A primeira biografia – Com uma apuração quase do zero e com poucas referências anteriores, “Quelé, a voz da cor” encontrou obstáculos para sair da imaginação e virar uma investigação apurada sobre a vida de Clementina de Jesus. O resultado foi a obra “Quelé, a voz da cor: Biografia de Clementina de Jesus: Biografia de Clementina de Jesus (Ed. Civilização Brasileira)”.
Iniciado como um trabalho final da faculdade de jornalismo, Janaína Marquesini, Luana Costa e Raquel Munhoz ouviram até mesmo que a história de Clementina não tinha relevância jornalística. Mas persistiram em resgatar a relevância artística de Quelé para a cultura brasileira.
“Foi um trabalho árduo de pesquisa.
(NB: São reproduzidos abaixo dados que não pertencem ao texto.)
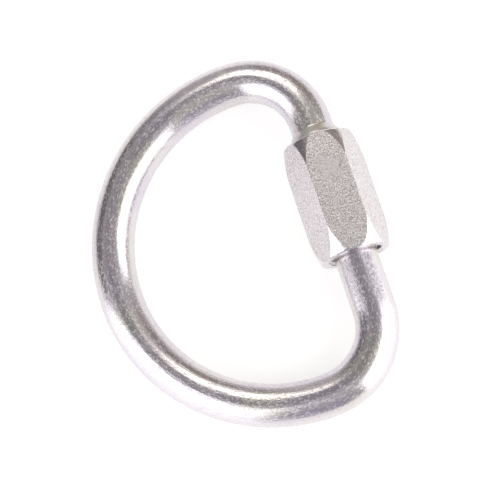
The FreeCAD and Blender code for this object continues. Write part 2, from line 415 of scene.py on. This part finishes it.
def zincOnDrawnBar():
    material, tree = newMaterial("bright zinc plate on drawn steel bar")
    along = addNode(tree, "ShaderNodeAttribute", attribute_name="barSpace")
    source = (along, "Vector")
    crystals = crystalsOf(tree, patternSpace(tree, source, drawnBar["speck"], drawnBar["speckStretch"]))
    grainSpace = patternSpace(tree, source, drawnBar["grain"], drawnBar["grainStretch"])
    grain = noiseOf(tree, grainSpace, *drawnBar["grainDetail"])
    drawStretch = drawnBar["drawLength"] / drawnBar["drawWidth"]
    draw = noiseOf(tree, patternSpace(tree, source, drawnBar["drawWidth"], drawStretch), 2.0)
    film = noiseOf(tree, patternSpace(tree, source, drawnBar["filmPatch"], drawnBar["filmStretch"]), 2.0)

    tint = addNode(tree, "ShaderNodeValToRGB", {"Fac": (film, "Fac")})
    stops = tint.color_ramp.elements
    stops[0].position, stops[1].position = drawnBar["filmSpread"]
    stops[0].color, stops[1].color = linear(drawnBar["violet"]), linear(drawnBar["straw"])
    stops.new(sum(drawnBar["filmSpread"]) / 2).color = linear(drawnBar["zinc"])
    frostedFrom, frostedTo = drawnBar["frostedShare"]
    specks = addNode(tree, "ShaderNodeMapRange", {
        "Value": (crystals, "Color"), "From Min": frostedFrom, "From Max": frostedTo,
        "To Min": drawnBar["roughness"], "To Max": drawnBar["frosted"],
    })
    streakedFrom, streakedTo = drawnBar["streakedShare"]
    streaks = addNode(tree, "ShaderNodeMapRange", {
        "Value": (draw, "Fac"), "From Min": streakedFrom, "From Max": streakedTo,
        "To Max": drawnBar["streaked"],
    })
    dulled = addNode(tree, "ShaderNodeMath", {0: (specks, "Result"), 1: (streaks, "Result")})
    collar = addNode(tree, "ShaderNodeAttribute", attribute_name="turned")
    rough = addNode(tree, "ShaderNodeMix", {
        "Factor": (collar, "Fac"), "A": (dulled, "Value"), "B": drawnBar["turned"],
    })
    lines = addNode(tree, "ShaderNodeBump", {"Height": (draw, "Fac"), "Distance": drawnBar["drawHeight"]})
    sparkle = addNode(tree, "ShaderNodeBump", {
        "Height": (grain, "Fac"), "Distance": drawnBar["grainHeight"], "Normal": (lines, "Normal"),
    })
    shader = addNode(tree, "ShaderNodeBsdfPrincipled", {
        "Base Color": (tint, "Color"), "Metallic": 1.0,
        "Roughness": (rough, "Result"), "Normal": (sparkle, "Normal"),
    })
    addNode(tree, "ShaderNodeOutputMaterial", {"Surface": (shader, "BSDF")})
    return material


# Bright zinc plate over a hexagon pressed from steel: flats with a coarse sandy sparkle, smooth
# turned ends, and a patch rubbed dull on one flat
pressedNut = {
    "zinc": "#e1dcdf",
    "shade": "#c0bbbe",         # painted shade, mixed in where the sand bump's pits are
    "pitShare": (0.36, 0.52),
    "roughness": 0.14,
    "frosted": 0.30,            # roughness of the dullest crystals
    "frostedShare": (0.2, 0.9),
    "speck": 0.36 * mm,         # crystal size, coarser than life so that it shows
    "sand": 0.42 * mm,          # scale pits left by pressing, real ones 0.1 to 0.4 mm across
    "sandHeight": 0.13 * mm,
    "sandDetail": (3.0, 0.65),
    "turnedSand": 0.12,         # share of it that is left on the turned ends
    "blotch": 1.0 * mm,
    "rubbedRoughness": 0.42,
    "rubbedSand": 0.5,          # share left on the rubbed patch
    "rubbedRadius": 3.4 * mm,
    "rubbedFlat": 1,            # flat with the rubbed patch, counted from the first above +X
    "rubbedDepth": 8.6 * mm,    # its distance below the top end
    "rubbedRagged": 5.0 * mm,   # how far its edge wanders
    "rubbedFade": 1.2 * mm,
}


def zincOnPressedNut():
    material, tree = newMaterial("bright zinc plate on pressed steel nut")
    place = addNode(tree, "ShaderNodeAttribute", attribute_name="nutSpace")
    onFlat = addNode(tree, "ShaderNodeAttribute", attribute_name="onFlat")
    source = (place, "Vector")
    crystals = crystalsOf(tree, patternSpace(tree, source, pressedNut["speck"]))
    sand = noiseOf(tree, patternSpace(tree, source, pressedNut["sand"]), *pressedNut["sandDetail"])
    blotch = noiseOf(tree, patternSpace(tree, source, pressedNut["blotch"]), 2.0)

    flatTurn = math.radians(nut["turn"] + 30 + 60 * pressedNut["rubbedFlat"])
    rubbedPlace = (
        axisX + nut["halfFlats"] * math.cos(flatTurn),
        nutHigh.y - pressedNut["rubbedDepth"],
        nut["halfFlats"] * math.sin(flatTurn),
    )
    away = addNode(tree, "ShaderNodeVectorMath", {0: source, 1: rubbedPlace}, operation="DISTANCE")
    ragged = addNode(tree, "ShaderNodeMath", {
        0: (blotch, "Fac"), 1: pressedNut["rubbedRagged"], 2: (away, "Value"),
    }, operation="MULTIPLY_ADD")
    edge = pressedNut["rubbedRadius"] + pressedNut["rubbedRagged"] / 2
    rubbed = addNode(tree, "ShaderNodeMapRange", {
        "Value": (ragged, "Value"), "From Min": edge, "From Max": edge - pressedNut["rubbedFade"],
    })
    sandShare = addNode(tree, "ShaderNodeMapRange", {
        "Value": (rubbed, "Result"), "To Min": 1.0, "To Max": pressedNut["rubbedSand"],
    })
    frostedFrom, frostedTo = pressedNut["frostedShare"]
    specks = addNode(tree, "ShaderNodeMapRange", {
        "Value": (crystals, "Color"), "From Min": frostedFrom, "From Max": frostedTo,
        "To Min": pressedNut["roughness"], "To Max": pressedNut["frosted"],
    })
    rough = addNode(tree, "ShaderNodeMix", {
        "Factor": (rubbed, "Result"), "A": (specks, "Result"), "B": pressedNut["rubbedRoughness"],
    })
    byFlat = addNode(tree, "ShaderNodeMapRange", {
        "Value": (onFlat, "Fac"), "To Min": pressedNut["turnedSand"],
    })
    strength = addNode(tree, "ShaderNodeMath", {
        0: (sandShare, "Result"), 1: (byFlat, "Result"),
    }, operation="MULTIPLY")
    bump = addNode(tree, "ShaderNodeBump", {
        "Strength": (strength, "Value"), "Height": (sand, "Fac"), "Distance": pressedNut["sandHeight"],
    })
    # Painted shade: the colour darkens towards the shade colour wherever the sand noise is low, in its pits,
    # on every face of the nut
    pitFrom, pitTo = pressedNut["pitShare"]
    pits = addNode(tree, "ShaderNodeMapRange", {
        "Value": (sand, "Fac"), "From Min": pitFrom, "From Max": pitTo,
    })
    tint = addNode(tree, "ShaderNodeMix", {
        "Factor": (pits, "Result"), "A": linear(pressedNut["shade"]), "B": linear(pressedNut["zinc"]),
    }, data_type="RGBA")
    shader = addNode(tree, "ShaderNodeBsdfPrincipled", {
        "Base Color": (tint, "Result"), "Metallic": 1.0,
        "Roughness": (rough, "Result"), "Normal": (bump, "Normal"),
    })
    addNode(tree, "ShaderNodeOutputMaterial", {"Surface": (shader, "BSDF")})
    return material


barPiece.data.materials.append(zincOnDrawnBar())
nutPiece.data.materials.append(zincOnPressedNut())
print("materials: two zinc plates")

# The table: the link lies on the nut's lowest corner and the underside of the crown
studio = {
    "floorHalf": 4.0,
    "floorGap": 0.02 * mm,
    "floorColour": "#e4e4e3",
    "floorGlow": 0.45,          # keeps the paper white where the link shades it
    "floorRoughness": 0.3,
}
lamps = (   # two softboxes that stand by the table, and a small warm one held behind the link
    {
        "name": "softboxLeft", "azimuth": -157, "distance": 0.55, "width": 0.74, "height": 1.05,
        "foot": 0.06, "radiance": 1.75,
    },
    {
        "name": "softboxRight", "azimuth": -28, "distance": 0.60, "width": 0.90, "height": 0.96,
        "foot": -0.06, "radiance": 1.9,
    },
    {
        "name": "warmLamp", "azimuth": 77, "distance": 0.60, "elevation": 50, "roll": 35,
        "width": 0.42, "height": 0.28, "radiance": 1.45, "colour": "#fffcec",
    },
)


def restingPlane():   # a point on the plane under the nut's lowest corner and the crown, and its normal
    cornerRound = nut["cornerRound"]
    reach = (nut["halfFlats"] - cornerRound) / math.cos(math.radians(30))
    lowest = math.radians(nut["turn"] + 300)   # the lowest of the six corners
    nutCorner = Vector((axisX + reach * math.cos(lowest), 0, reach * math.sin(lowest)))
    crownSide = Vector((barLow.x + barRadius, 0, 0))
    across = nutCorner - crownSide
    lean = math.atan2(across.z, across.x) + math.asin((barRadius - cornerRound) / across.length)
    normal = Vector((-math.sin(lean), 0, math.cos(lean)))
    return crownSide - normal * barRadius, normal


floorPoint, floorNormal = restingPlane()
print("floor: normal", [round(c, 4) for c in floorNormal])
half = studio["floorHalf"]
floorCorners = [(-half, -half, 0), (half, -half, 0), (half, half, 0), (-half, half, 0)]
floorMesh = bpy.data.meshes.new("table")
floorMesh.from_pydata(floorCorners, [], [(0, 1, 2, 3)])
floorPiece = bpy.data.objects.new("table", floorMesh)
scene.collection.objects.link(floorPiece)
floorPiece.location = floorPoint - floorNormal * studio["floorGap"]
floorPiece.rotation_euler = floorNormal.to_track_quat("Z", "Y").to_euler()


def mattPaper():   # white paper sweep, matt and even
    material, tree = newMaterial("matt white paper")
    shader = addNode(tree, "ShaderNodeBsdfPrincipled", {
        "Base Color": linear(studio["floorColour"]), "Roughness": studio["floorRoughness"],
        "Emission Color": linear("#ffffff"), "Emission Strength": studio["floorGlow"],
    })
    addNode(tree, "ShaderNodeOutputMaterial", {"Surface": (shader, "BSDF")})
    return material


floorMesh.materials.append(mattPaper())


def addLamp(spec):   # a flat panel facing the link, upright by the table unless it has an elevation
    azimuth, elevation = math.radians(spec["azimuth"]), math.radians(spec.get("elevation", 0))
    roll = math.radians(spec.get("roll", 0))
    level = math.cos(elevation)
    away = Vector((level * math.cos(azimuth), level * math.sin(azimuth), math.sin(elevation)))
    light = bpy.data.lights.new(spec["name"], "AREA")
    light.shape = "ELLIPSE" if "elevation" in spec else "RECTANGLE"
    light.size, light.size_y = spec["width"], spec["height"]
    light.energy = spec["radiance"] * math.pi * spec["width"] * spec["height"]
    light.color = linear(spec.get("colour", "#ffffff"))[:3]
    panel = bpy.data.objects.new(spec["name"], light)
    panel.location = away * spec["distance"]
    if "elevation" not in spec:
        panel.location.z += spec["foot"] + spec["height"] / 2
    facing = away.to_track_quat("Z", "Y").to_matrix() @ Matrix.Rotation(roll, 3, "Z")
    panel.rotation_euler = facing.to_euler()
    panel.visible_camera = False
    scene.collection.objects.link(panel)


for lamp in lamps:
    addLamp(lamp)


room = {
    "walls": "#bab7b5",
    "zones": (   # (way it lies, colour, cosine where it starts, cosine where it is full)
        ((-0.72, 0.59, 0.36), "#757276", 0.82, 0.98),
        ((0.60, 0.77, 0.20), "#9b928c", 0.80, 0.97),
        ((-0.10, 0.26, 0.96), "#949196", 0.85, 0.98),
        ((-0.10, -0.97, 0.20), "#a8a1b2", 0.80, 0.98),
    ),
    "backdrop": "#fbfbfa",
}


def makeRoom():   # grey room for the reflections, pale backdrop for the eye
    world = bpy.data.worlds.new("studio")
    world.use_nodes = True
    scene.world = world
    tree = world.node_tree
    tree.nodes.clear()
    way = addNode(tree, "ShaderNodeTexCoord")
    colour = linear(room["walls"])
    for direction, zoneColour, start, full in room["zones"]:
        towards = addNode(tree, "ShaderNodeVectorMath", {
            0: (way, "Generated"), 1: direction,
        }, operation="DOT_PRODUCT")
        share = addNode(tree, "ShaderNodeMapRange", {
            "Value": (towards, "Value"), "From Min": start, "From Max": full,
        }, interpolation_type="SMOOTHSTEP")
        zone = addNode(tree, "ShaderNodeMix", {
            "Factor": (share, "Result"), "A": colour, "B": linear(zoneColour),
        }, data_type="RGBA")
        colour = (zone, "Result")
    eye = addNode(tree, "ShaderNodeLightPath")
    seen = addNode(tree, "ShaderNodeMix", {
        "Factor": (eye, "Is Camera Ray"), "A": colour, "B": linear(room["backdrop"]),
    }, data_type="RGBA")
    light = addNode(tree, "ShaderNodeBackground", {"Color": (seen, "Result"), "Strength": 1.0})
    addNode(tree, "ShaderNodeOutputWorld", {"Surface": (light, "Background")})


makeRoom()

# The camera looks steeply down from the front right, rolled so that the nut leans across the view
view = {
    "place": (0.068294, -0.115534, 0.462931),
    "right": (0.92915803, -0.30582638, -0.20769107),
    "up": (0.34366857, 0.92159382, 0.18043487),
    "lens": 151.06,
    "sensor": 36.0,
    "nearest": 0.01,
    "farthest": 20.0,
}
camera = bpy.data.objects.new("camera", bpy.data.cameras.new("camera"))
camera.data.lens = view["lens"]
camera.data.sensor_width = view["sensor"]
camera.data.clip_start = view["nearest"]
camera.data.clip_end = view["farthest"]
sideways, upwards = Vector(view["right"]), Vector(view["up"])
turned = Matrix((sideways, upwards, sideways.cross(upwards))).transposed()
camera.matrix_world = Matrix.Translation(view["place"]) @ turned.to_4x4()
scene.collection.objects.link(camera)
scene.camera = camera
scene.view_settings.view_transform = "Standard"
print("studio: floor, three lights and camera")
Víamos alguma fala ou declaração e procurávamos o jornal daquele ano para ver se encontrávamos a informação, se era verdadeira, se tinha feito aquele show mencionado, porque havia pouquíssimo conteúdo sobre ela”, explicou Luana Costa.
Após a graduação, com mais seis anos de investigação, o livro ficou pronto e o grupo contatou uma editora para realizar a publicação. E, mesmo depois de 23 eventos de lançamento, os autores reiteram a necessidade de reverenciar Clementina de Jesus.
“Celebrar a Clementina é você contar para as novas gerações que existia uma cantora que tinha essa potência ancestral tão importante. Que ela trazia o resgate da memória, que era uma cantora com uma voz grave, rascante, uma voz muito diferente. É celebrar uma figura muito única, muito singular na expressão cultural popular brasileira”, finaliza Felipe Castro.